-- DATA TO USE start --

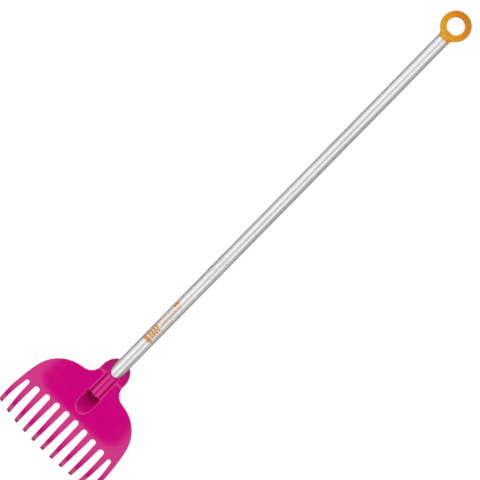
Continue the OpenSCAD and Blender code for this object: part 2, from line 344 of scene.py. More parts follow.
@dataclass(frozen=True)
class Moulder:
    """Turns distance fields into smooth closed meshes.

    Attributes:
        cell: Distance between the field's samples.
        kept: Share of the triangles that the mesh keeps. The flattest ones go first.
        large_face: Area, in squares of a cell, from which a face counts as large.
        flat_apart: How far a corner's normal may lean on a large face, as 1 minus the cosine.
        turn_from: Share of both limits at which a corner's normal starts to turn to its face's.
        reach: How far from a point its normal is read off the field, in cells.
    """

    cell: float
    kept: float
    large_face: float = 4.0
    flat_apart: float = 0.001
    turn_from: float = 0.5
    reach: float = 0.8

    def axis(self, low: float, high: float) -> Array:
        """Returns the places of the samples between two limits, the middle line between two of them."""
        first, last = math.floor(low / self.cell), math.ceil(high / self.cell)
        return ((np.arange(first, last + 1) + 0.5) * self.cell).astype(np.float32)

    def mould(
        self, name: str, half: Array, x: Array, y: Array, z: Array, place: Matrix
    ) -> bpy.types.Object:
        """Builds the mesh of a piece that is the same on its left and right.

        Args:
            name: The piece's name.
            half: The field's samples on the right half.
            x: Places of the samples across, from half a cell to the right of the middle line.
            y: Places of the samples along.
            z: Places of the samples upwards.
            place: Matrix to the row's frame.

        Returns:
            The new object, linked to the scene.
        """
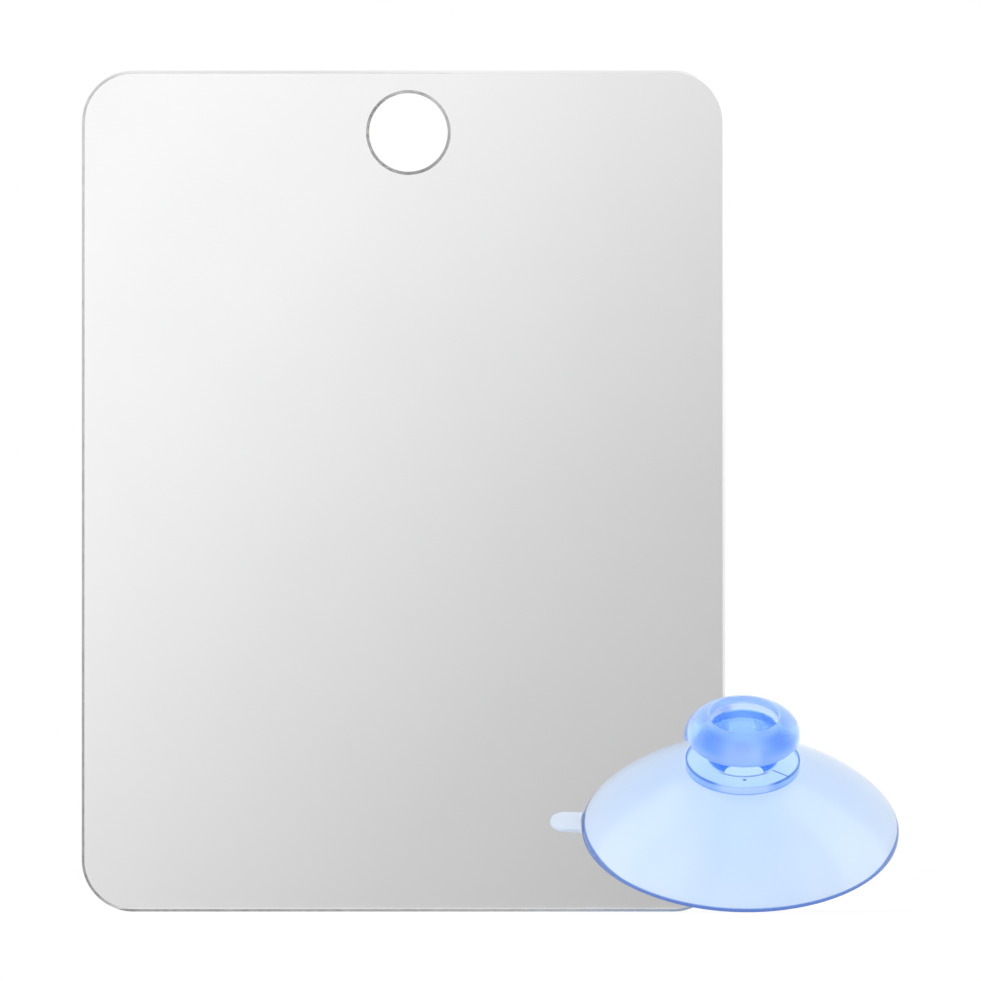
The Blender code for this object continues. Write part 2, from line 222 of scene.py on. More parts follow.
class Recipe:
    """A material or world under construction: its nodes, and the wires between them."""

    def __init__(self, name, shelf=None):
        self.made = (bpy.data.materials if shelf is None else shelf).new(name)
        self.made.use_nodes = True
        self.tree = self.made.node_tree
        self.tree.nodes.clear()

    def add(self, kind, settings=None, inputs=None, output=0):
        """A node of a type with its settings and its sockets' values or wires, as one output."""
        node = self.tree.nodes.new(kind)
        for key, value in (settings or {}).items():
            if key == "stops":
                ramp = node.color_ramp
                for place, tone in value[1:-1]:
                    ramp.elements.new(place).color = tone
                ramp.elements[0].position, ramp.elements[0].color = value[0]
                ramp.elements[-1].position, ramp.elements[-1].color = value[-1]
            else:
                setattr(node, key, value)
        for key, value in (inputs or {}).items():
            if isinstance(value, Wire):
                self.tree.links.new(value.socket, node.inputs[key])
            elif value is not None:
                node.inputs[key].default_value = value
        return Wire(self, node.outputs[output]) if node.outputs else None

    def place(self):
        """The Object coordinates of a point, in metres."""
        return self.add("ShaderNodeTexCoord", output="Object")

    def mark(self, name):
        """A mark that the mesh carries, as a vector."""
        return self.add("ShaderNodeAttribute", {"attribute_name": name}, output="Vector")

    def parts(self, vector):
        """The three numbers of a vector."""
        node = self.tree.nodes.new("ShaderNodeSeparateXYZ")
        self.tree.links.new(vector.socket, node.inputs[0])
        return [Wire(self, socket) for socket in node.outputs]

    def noise(self, vector, scale, detail=2.0):
        """Cloudy noise about 0.5, with a number of cells a metre."""
        inputs = {"Vector": vector, "Scale": scale, "Detail": detail}
        return self.add("ShaderNodeTexNoise", None, inputs)

    def mix(self, factor, low, high):
        """One colour turning into another by a factor."""
        inputs = {0: factor, 6: low, 7: high}
        return self.add("ShaderNodeMix", {"data_type": "RGBA"}, inputs, output=2)

    def bump(self, height, distance):
        """A normal that follows a height of 0 to 1 over a distance in metres."""
        return self.add("ShaderNodeBump", None, {"Height": height, "Distance": distance})

    def seen(self):
        """How many of three kinds a ray is: from the camera, off a gloss, or through glass."""
        kinds = ("Is Camera Ray", "Is Glossy Ray", "Is Transmission Ray")
        direct, mirrored, through = (self.add("ShaderNodeLightPath", output=k) for k in kinds)
        return direct + mirrored + through

    def finish(self, inputs, blended=False, absorbed=None):
        """Close the recipe with a Principled shader, and with what a clear body swallows."""
        ends = {"Surface": self.add("ShaderNodeBsdfPrincipled", None, inputs)}
        if absorbed:
            ends["Volume"] = self.add("ShaderNodeVolumeAbsorption", None, absorbed)
        self.add("ShaderNodeOutputMaterial", None, ends)
        if blended:
            self.made.surface_render_method = "BLENDED"
        return self.made

    def glow(self, tone, strength=1.0):
        """Close the recipe with an even glow."""
        shader = self.add("ShaderNodeEmission", None, {"Color": tone, "Strength": strength})
        self.add("ShaderNodeOutputMaterial", None, {"Surface": shader})
        return self.made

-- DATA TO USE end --

• WHAT YOU SHOULD DO:
Reproduce verbatim only this range: the first line of the material through the line that contains "smooth closed meshes.", inclusive.

• TASK OUTPUT:
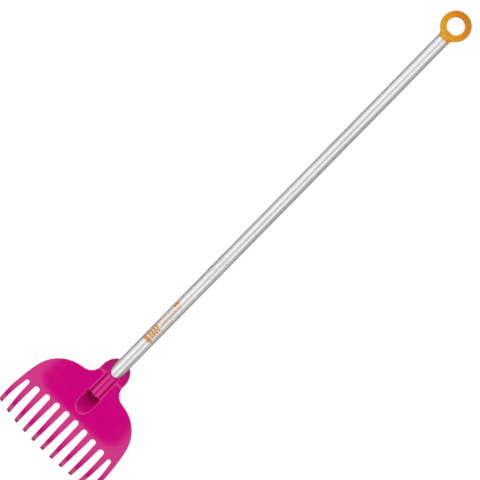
Continue the OpenSCAD and Blender code for this object: part 2, from line 344 of scene.py. More parts follow.
@dataclass(frozen=True)
class Moulder:
    """Turns distance fields into smooth closed meshes.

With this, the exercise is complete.